I don't have any memorable stories, but I've always been really intrigued by Miss Tony ever since I started listening to club music, which was about 2001. At that point, I understood very little about gender, so it was wild hearing this presumable male voice calling himself Miss Tony. But still, the vocals, the energy, the queerness (before I knew I was queer) just kind of drew me in when I would hear Miss Tony's tracks, usually in the weekend mixes on 92Q. Now that I'm very intentional about studying Baltimore club music and its history, Miss Tony's story is probably the most meaningful. To be who he was, vogueing through hip-hop parties, the most hyper-masculine men rocking with his lyrics -- that was crazy and it still is. Although I doubt Miss Tony ever used the word to describe himself, I do identify as queer, and visibly so. For me to be able to move in spaces where I supposedly don't belong and capture all kinds of audiences, yet still be myself and present my gender the way I do, that kind of speaks to the power of the queer artist, and Miss Tony embodied that. When I play his tracks in the club, it just kind of feels right. Short of actually making club music, I feel most connected to it when I play Miss Tony tracks. I see myself; and I feel like I've been personally given permission to be that self.

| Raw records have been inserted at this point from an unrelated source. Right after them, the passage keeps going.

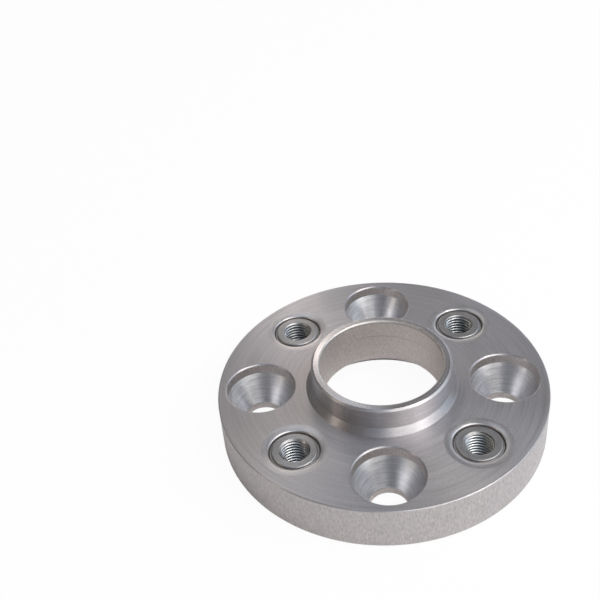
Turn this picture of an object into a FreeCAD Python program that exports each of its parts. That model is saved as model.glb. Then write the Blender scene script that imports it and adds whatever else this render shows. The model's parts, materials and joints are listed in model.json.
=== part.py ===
import FreeCAD, Part
import math
import os
import Sketcher

# Hub-centric wheel spacer, 20 mm thick, lying on its hub side with the centring collar up.
# The origin is the centre of the hub face, and +Z points from the hub towards the wheel.
# Five pieces: the turned aluminium disc with its collar, and four pressed-in steel thread bushes.

SIZES = [
    # Disc and centring collar, one turned piece
    ("disc_diameter", 135.0, "outside diameter of the disc"),
    ("disc_thickness", 20.0, "track widening on each side"),
    ("rim_edge", 0.3, "edge break of the rim at the wheel face"),
    ("centring_diameter", 57.1, "hub spigot, and the collar that repeats it for the wheel"),
    ("collar_height", 12.0, "collar above the wheel face"),
    ("collar_foot", 2.5, "leg of the 45 degree cone at the foot of the collar"),
    ("collar_edge", 0.9, "lead-in chamfer on the collar's outer top edge"),
    ("collar_wall", 3.7, "wall of the collar, from its centring face to the bore"),
    ("bore_edge", 0.6, "edge break at the mouth of the bore"),
    ("spigot_clearance", 0.05, "gap around the hub spigot, on the radius"),
    ("recess_depth", 11.5, "depth of the hub recess from the hub face"),
    ("recess_chamfer", 7.5, "leg of the 45 degree lead-in of the hub recess"),
    # Seats for the bolts that hold the spacer to the hub
    ("bolt_count", 4, "bolts to the hub"),
    ("bolt_circle", 100.0, "bolt circle diameter of the hub"),
    ("bolt_hole_diameter", 15.0, "clearance hole below the conical seat"),
    ("seat_angle", 60.0, "included angle of the conical bolt seat"),
    ("seat_bore_diameter", 28.0, "counterbore that sinks the bolt head"),
    ("seat_bore_depth", 4.5, "straight depth of that counterbore"),
    # Threaded bushes for the wheel bolts, and their pockets
    ("thread_count", 4, "wheel bolts"),
    ("thread_circle", 100.0, "bolt circle diameter of the wheel"),
    ("thread_turn_angle", 45.0, "turn of the wheel bolts from the hub bolts"),
    ("thread_diameter", 12.0, "major diameter of the wheel bolt thread"),
    ("thread_pitch", 1.5, "pitch of that thread"),
    ("shank_diameter", 20.1, "shank of the bush, over the tips of its serrations"),
    ("shank_clearance", 0.03, "room around the serration tips, on the radius"),
    ("nose_diameter", 18.0, "plain nose at the wheel end of the bush"),
    ("nose_length", 1.0, "nose above the shank"),
    ("nose_edge", 0.35, "edge break of the nose"),
    ("nose_below_face", 0.4, "nose sits this far under the wheel face"),
    ("flange_diameter", 23.0, "flange that stops the bush at the hub side"),
    ("flange_thickness", 2.7, "thickness of that flange"),
    ("flange_below_face", 0.3, "flange sits this far under the hub face"),
    ("flange_clearance", 0.1, "gap around the flange, on the radius"),
    ("dish_diameter", 26.6, "shallow turned dish around each bush pocket"),
    ("dish_depth", 0.3, "depth of that dish at the pocket"),
]
THREAD_FLANK_SHARE = 1.0825  # minor diameter of a metric thread is the major less this many pitches
FULL_TURN = 360.0
SAME_PLACE = 1e-4

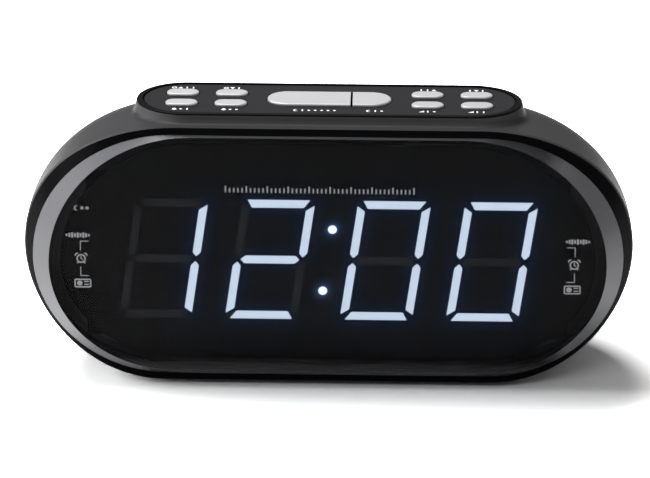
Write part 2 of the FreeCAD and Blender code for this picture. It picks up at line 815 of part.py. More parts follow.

DJ Juwan, 19, Baltimore club producer/DJ:

Funny story happened when I was about five or six years old. I remember sitting in the living room with my mom and sister, and listening to 92Q. The track "How You Wanna Carry It" came on. I remember hearing "Miss Tony said how you wanna carry it?" over and over. I swear for a few years straight I was saying, "Miss Tony said how you wanna CARROT."

He influenced me as a producer/DJ because of his tracks—I always loved the high energy house/club beats. When I would hear his voice on tracks, I already knew in my mind that this track is gonna be fire. All of his tracks would just get you moving, and when I was younger I told myself I wanted to make tracks like that, and to get people to dance like his tracks did.